Kessler points out that the individual market insurers just 6% of the population in North Dakota (and roughly that in the US as a whole) -- implying that the fight over pre-ex concerns just a sliver of a sliver. To cement that point, he adds an assertion that's contradicted by a separate Fielder analysis: "Someone who got insurance through an employer presumably would not have been affected."

Two days before the House passed the AHCA, Fiedler published a brief arguing that allowing states to scale back the EHBs would undermine ACA protections against catastrophic costs in the employer market:
a single state’s decision to weaken or eliminate its essential health benefit standards could weaken or effectively eliminate the ACA’s guarantee of protection against catastrophic costs for people with coverage through large employer plans in every state. [1] The two affected protections are the ACA’s ban on annual and lifetime limits, as well as the ACA’s requirement that insurance plans cap enrollees’ annual out-of-pocket spending.
Here's how. Under the ACA, large group plans do not have to include the EHBs in their basic coverage grant, though most do. They are obligated, however, to apply to EHBs with respect to the ACA-mandated cap on enrollees' annual out-of-pocket costs. The EHBs also define the scope of coverage not subject to annual or lifetime caps on coverage, which the ACA bans.
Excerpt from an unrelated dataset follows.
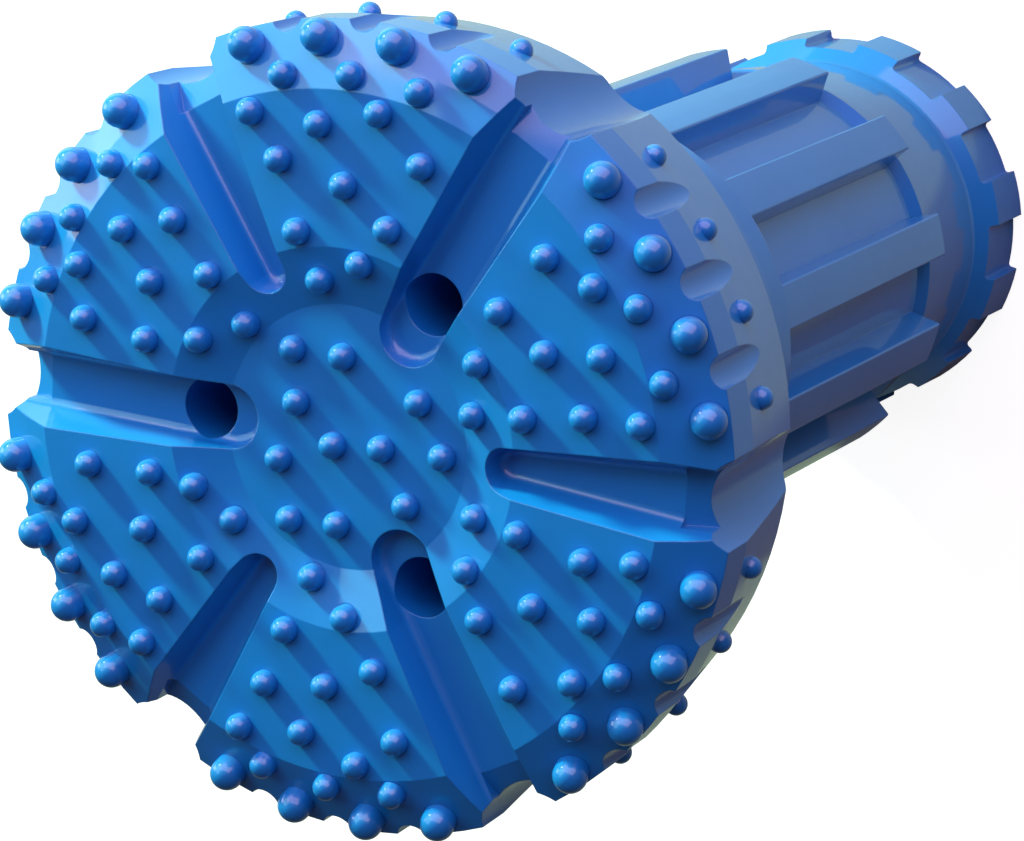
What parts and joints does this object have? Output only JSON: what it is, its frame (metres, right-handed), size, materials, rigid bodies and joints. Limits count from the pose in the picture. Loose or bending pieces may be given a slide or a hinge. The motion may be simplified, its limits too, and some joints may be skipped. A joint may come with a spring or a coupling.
{
  "type": "button drill bit",
  "caption": "Down-the-hole hammer bit: a round slotted head set with domed buttons, on a splined shank that ends in a lugged guide ring.",
  "frame": {"origin": "centre of the strike face, on the drilling axis", "axes": "+Z along the drilling axis, from the strike face towards the button face; +X through the middle of a head sector"},
  "size_m": [0.5048, 0.497, 0.8247],
  "materials": {
    "forging": "gloss",
    "button": "gloss"
  },
  "bodies": {
    "root": {"bit_body": "forging", "centre_buttons": "button", "face_buttons_1": "button", "face_buttons_2": "button", "face_buttons_3": "button", "face_buttons_4": "button", "face_buttons_5": "button", "face_buttons_6": "button", "gauge_buttons_1": "button", "gauge_buttons_2": "button", "gauge_buttons_3": "button", "gauge_buttons_4": "button", "gauge_buttons_5": "button", "gauge_buttons_6": "button", "second_row_buttons_1": "button", "second_row_buttons_2": "button", "second_row_buttons_3": "button", "second_row_buttons_4": "button", "second_row_buttons_5": "button", "second_row_buttons_6": "button", "side_buttons_1": "button", "side_buttons_2": "button", "side_buttons_3": "button", "side_buttons_4": "button", "side_buttons_5": "button", "side_buttons_6": "button"}
  },
  "joints": []
}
An employer, Fiedler notes,  can "apply any state’s definition of essential health benefits for the purposes of determining the scope of the ban on annual and lifetime limits and the requirement to cap out-of-pocket spending." Under the ACA, states have relatively little leeway in defining EHBs. The MacArthur amendment changed that. If a state substantially narrowed them, any large employer could follow suit to define the scope of out-of-pocket maximums and the reach of the ban on coverage caps. If, for example, the EHBs excluded mental healthcare, an individual's costs on that front would not be subject to out-of-pocket maximums -- and any coverage could be subject to caps.

Democrats who engage on the pre-existing conditions issue (hopefully not to the exclusion of the more radical harms Republicans seek to impose) should emphasize this point: Republican-authored bills would weaken protections for the 150 million-odd people insured through their employers.